ICDN: Is the tool intended to be useful for what you might call "near-real-time analysis?" Can people actually use it for useful information about ongoing incidents, for example?
McGhee: Some services within the tool are intended to help in near-real-time. Our incident management tool lets you query the database for similar events that have occurred in the past. It then automatically brings up the traffic data that was associated with each of those previous events. For example, it might tell you that the last time you had an event near this location with similar characteristics the duration of the incident was three hours. That sort of information could be useful in determining what messages you post on signs and what detour routes you might want to consider. The fully automated version of that tool will be included in Build 3, so we don’t know yet how that capability will play out in terms of real-time operation. Certainly we hope that it will be useful, but the evaluation will show how useful it turns out to be.
ICDN: Are you toward the end of the FOT timeframe? Obviously, you're approaching Build 3, which is the final release of the system.
McGhee: Yes. Build 3 is due for delivery on April 1, and the project is scheduled to end in mid-June.
ICDN: I presume that both of you anticipate that ADMS will live on past the June timeframe -- is that a fair statement?
McGhee: Yes. I guarantee it will live on in Virginia. We've already started discussions about how we're going to fund ongoing operations and maintenance as well as system expansion. We want to move it to Northern Virginia as a first step, but there are other areas in the state that we'd like to add to the system, as well. We envision that as more people start to use it, they’ll request additional services and new and better ways to use it and the data. The system will definitely continue within VDOT.
Thompson: From the Federal perspective, one of the main criteria for choosing the FOT location was a commitment by the winning team to explore the benefits of data archiving to operations. A number of places across the country met that criteria, and ADMS Virginia rose to the top. Another major element of ADMS Virginia’s selection was the "transferability" of that archiving system to other parts of the state and other parts of the country.
ICDN: Is the software intended to be publicly available to other states or agencies?
Thompson: Yes. The contract agreement specifies that the source code is available to FHWA for FHWA use, to include the iFlorida model deployment for example, as it is an FHWA-funded and sponsored project. Distributing it more widely would be a choice of VDOT, UVa, and Open Roads Consulting.

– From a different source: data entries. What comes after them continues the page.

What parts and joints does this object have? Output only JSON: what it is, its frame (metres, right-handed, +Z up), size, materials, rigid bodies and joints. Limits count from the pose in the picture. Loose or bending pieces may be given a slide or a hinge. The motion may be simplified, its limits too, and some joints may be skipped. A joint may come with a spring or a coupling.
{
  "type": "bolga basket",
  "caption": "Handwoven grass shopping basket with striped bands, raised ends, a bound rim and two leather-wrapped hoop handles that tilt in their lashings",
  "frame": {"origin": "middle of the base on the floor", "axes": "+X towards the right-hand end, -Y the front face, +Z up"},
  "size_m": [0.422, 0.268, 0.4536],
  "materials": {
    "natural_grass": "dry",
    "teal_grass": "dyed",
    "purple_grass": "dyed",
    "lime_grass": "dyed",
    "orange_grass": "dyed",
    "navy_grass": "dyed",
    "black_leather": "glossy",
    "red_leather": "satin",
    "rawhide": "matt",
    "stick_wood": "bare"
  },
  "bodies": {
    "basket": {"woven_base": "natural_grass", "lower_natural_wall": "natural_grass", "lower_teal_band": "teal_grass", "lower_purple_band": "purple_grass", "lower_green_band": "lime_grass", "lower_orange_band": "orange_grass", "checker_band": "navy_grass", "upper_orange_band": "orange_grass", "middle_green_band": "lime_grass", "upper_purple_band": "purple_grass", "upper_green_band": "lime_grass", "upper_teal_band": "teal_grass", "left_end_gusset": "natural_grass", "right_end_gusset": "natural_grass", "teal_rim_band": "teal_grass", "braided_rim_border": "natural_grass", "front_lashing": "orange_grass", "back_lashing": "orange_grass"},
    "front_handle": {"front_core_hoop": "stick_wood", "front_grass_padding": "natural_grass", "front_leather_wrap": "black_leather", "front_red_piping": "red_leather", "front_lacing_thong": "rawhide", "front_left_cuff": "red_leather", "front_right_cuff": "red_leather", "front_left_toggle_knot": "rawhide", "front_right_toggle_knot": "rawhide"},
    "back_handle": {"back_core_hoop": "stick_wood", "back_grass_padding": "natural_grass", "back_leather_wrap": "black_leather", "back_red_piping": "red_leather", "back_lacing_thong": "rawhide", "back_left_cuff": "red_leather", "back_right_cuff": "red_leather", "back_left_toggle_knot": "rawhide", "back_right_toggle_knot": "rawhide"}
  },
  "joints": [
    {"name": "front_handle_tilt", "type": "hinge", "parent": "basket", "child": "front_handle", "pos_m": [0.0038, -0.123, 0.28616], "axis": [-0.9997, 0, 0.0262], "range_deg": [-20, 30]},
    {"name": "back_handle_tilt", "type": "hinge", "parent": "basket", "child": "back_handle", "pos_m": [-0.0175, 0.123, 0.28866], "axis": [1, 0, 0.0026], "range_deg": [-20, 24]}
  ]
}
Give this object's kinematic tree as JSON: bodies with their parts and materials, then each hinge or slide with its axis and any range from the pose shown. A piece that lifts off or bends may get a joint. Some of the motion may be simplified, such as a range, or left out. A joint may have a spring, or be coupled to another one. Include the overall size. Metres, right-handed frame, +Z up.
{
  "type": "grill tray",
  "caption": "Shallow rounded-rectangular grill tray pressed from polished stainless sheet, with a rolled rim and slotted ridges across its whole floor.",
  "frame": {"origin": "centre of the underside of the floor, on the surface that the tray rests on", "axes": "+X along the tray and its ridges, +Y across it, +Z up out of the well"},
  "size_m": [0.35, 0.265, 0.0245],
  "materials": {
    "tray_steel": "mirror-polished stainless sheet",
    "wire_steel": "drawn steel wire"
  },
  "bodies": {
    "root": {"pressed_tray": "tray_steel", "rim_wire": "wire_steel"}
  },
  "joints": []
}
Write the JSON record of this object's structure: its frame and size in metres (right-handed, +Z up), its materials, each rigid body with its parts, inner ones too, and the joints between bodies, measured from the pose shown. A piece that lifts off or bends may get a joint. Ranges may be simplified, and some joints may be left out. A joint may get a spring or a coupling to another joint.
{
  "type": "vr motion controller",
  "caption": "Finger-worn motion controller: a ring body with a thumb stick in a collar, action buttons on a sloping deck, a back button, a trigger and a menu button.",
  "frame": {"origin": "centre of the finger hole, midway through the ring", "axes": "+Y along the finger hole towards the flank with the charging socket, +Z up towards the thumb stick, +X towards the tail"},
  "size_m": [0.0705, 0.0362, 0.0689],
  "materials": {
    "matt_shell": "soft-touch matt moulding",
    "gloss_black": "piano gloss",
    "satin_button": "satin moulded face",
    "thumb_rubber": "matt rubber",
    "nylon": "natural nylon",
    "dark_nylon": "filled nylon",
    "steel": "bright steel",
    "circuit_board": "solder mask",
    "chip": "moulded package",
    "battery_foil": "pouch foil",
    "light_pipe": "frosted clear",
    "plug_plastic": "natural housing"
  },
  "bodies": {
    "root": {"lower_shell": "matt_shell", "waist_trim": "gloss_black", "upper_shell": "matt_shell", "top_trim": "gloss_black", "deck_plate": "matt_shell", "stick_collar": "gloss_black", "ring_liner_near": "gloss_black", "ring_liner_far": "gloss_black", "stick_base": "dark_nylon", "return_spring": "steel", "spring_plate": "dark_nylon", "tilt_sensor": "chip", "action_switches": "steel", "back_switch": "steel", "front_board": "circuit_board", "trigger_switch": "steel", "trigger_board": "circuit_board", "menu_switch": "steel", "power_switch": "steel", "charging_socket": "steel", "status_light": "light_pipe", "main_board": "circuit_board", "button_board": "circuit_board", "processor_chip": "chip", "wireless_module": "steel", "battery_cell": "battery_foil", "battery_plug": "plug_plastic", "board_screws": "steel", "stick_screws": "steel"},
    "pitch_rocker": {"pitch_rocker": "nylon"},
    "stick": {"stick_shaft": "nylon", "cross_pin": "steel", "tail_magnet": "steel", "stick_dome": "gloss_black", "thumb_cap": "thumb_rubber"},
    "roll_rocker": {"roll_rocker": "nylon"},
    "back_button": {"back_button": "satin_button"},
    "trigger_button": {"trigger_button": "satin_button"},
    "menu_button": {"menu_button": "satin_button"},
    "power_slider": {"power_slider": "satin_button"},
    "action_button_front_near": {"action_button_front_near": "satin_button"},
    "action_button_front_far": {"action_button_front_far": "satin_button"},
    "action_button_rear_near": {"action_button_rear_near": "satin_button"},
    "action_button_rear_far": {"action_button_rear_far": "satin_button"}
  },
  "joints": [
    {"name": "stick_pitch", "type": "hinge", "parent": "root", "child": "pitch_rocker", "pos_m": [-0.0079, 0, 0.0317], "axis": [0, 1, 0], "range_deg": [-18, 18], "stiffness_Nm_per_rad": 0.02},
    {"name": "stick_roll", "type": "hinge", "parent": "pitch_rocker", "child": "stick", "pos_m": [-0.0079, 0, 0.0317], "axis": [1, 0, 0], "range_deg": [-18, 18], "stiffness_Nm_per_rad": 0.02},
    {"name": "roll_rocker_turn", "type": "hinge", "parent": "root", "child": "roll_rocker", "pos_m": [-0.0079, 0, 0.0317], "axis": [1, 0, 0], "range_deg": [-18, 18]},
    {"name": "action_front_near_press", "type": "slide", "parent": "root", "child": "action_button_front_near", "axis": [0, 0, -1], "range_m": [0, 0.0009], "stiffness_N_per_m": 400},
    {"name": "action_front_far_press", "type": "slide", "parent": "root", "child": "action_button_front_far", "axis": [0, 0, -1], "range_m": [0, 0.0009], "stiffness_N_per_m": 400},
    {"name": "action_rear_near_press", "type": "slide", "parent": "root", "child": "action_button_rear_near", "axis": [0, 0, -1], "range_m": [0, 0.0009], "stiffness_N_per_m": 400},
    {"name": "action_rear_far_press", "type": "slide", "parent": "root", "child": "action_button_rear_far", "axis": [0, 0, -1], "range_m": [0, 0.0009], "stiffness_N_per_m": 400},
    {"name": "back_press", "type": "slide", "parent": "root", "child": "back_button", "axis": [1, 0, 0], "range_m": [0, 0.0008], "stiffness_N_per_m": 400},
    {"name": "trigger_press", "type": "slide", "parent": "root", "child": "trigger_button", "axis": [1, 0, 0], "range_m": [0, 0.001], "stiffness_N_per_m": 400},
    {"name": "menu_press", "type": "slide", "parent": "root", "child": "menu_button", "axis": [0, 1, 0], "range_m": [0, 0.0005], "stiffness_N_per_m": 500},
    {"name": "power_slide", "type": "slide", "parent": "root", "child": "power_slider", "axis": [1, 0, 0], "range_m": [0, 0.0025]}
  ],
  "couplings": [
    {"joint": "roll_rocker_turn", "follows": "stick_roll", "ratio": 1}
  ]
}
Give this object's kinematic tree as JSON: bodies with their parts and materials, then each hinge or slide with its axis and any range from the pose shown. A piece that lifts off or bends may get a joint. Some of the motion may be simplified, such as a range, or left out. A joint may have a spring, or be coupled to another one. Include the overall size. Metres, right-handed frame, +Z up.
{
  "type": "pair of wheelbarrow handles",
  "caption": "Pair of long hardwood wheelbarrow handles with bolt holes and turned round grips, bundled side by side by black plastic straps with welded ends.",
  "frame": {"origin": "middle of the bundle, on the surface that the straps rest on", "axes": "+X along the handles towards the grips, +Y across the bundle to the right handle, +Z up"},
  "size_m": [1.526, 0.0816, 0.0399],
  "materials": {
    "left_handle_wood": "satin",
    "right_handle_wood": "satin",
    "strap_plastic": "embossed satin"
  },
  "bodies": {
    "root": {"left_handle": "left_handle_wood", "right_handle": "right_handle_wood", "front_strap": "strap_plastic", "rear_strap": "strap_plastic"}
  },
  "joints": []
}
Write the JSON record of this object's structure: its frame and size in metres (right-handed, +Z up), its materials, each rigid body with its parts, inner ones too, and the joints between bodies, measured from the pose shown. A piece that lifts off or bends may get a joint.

ICDN: It occurs to me, Cathy, that training must be a big deal with ADMS. Obviously, people will be much more active users if they know more about how the tool works. Are you explicitly training various groups in using the various Builds?
McGhee: Beyond the fact that we walk through the system functionality with the stakeholder groups for each new build, we haven't conducted any formal training. To be honest, I haven’t received any requests or other indication that our stakeholders need it.
ICDN: Is that to say that the tool is probably intuitive enough for them to use it right out-of-the-box?
McGhee: That's been my assumption. It's all menu-driven, so it's fairly intuitive.
Thompson: I agree. The use of GIS (Geographical Information System), in particular, make it more user friendly and display friendly. It provides the operations environment particularly with a more useful tool for better interpretation and use of results.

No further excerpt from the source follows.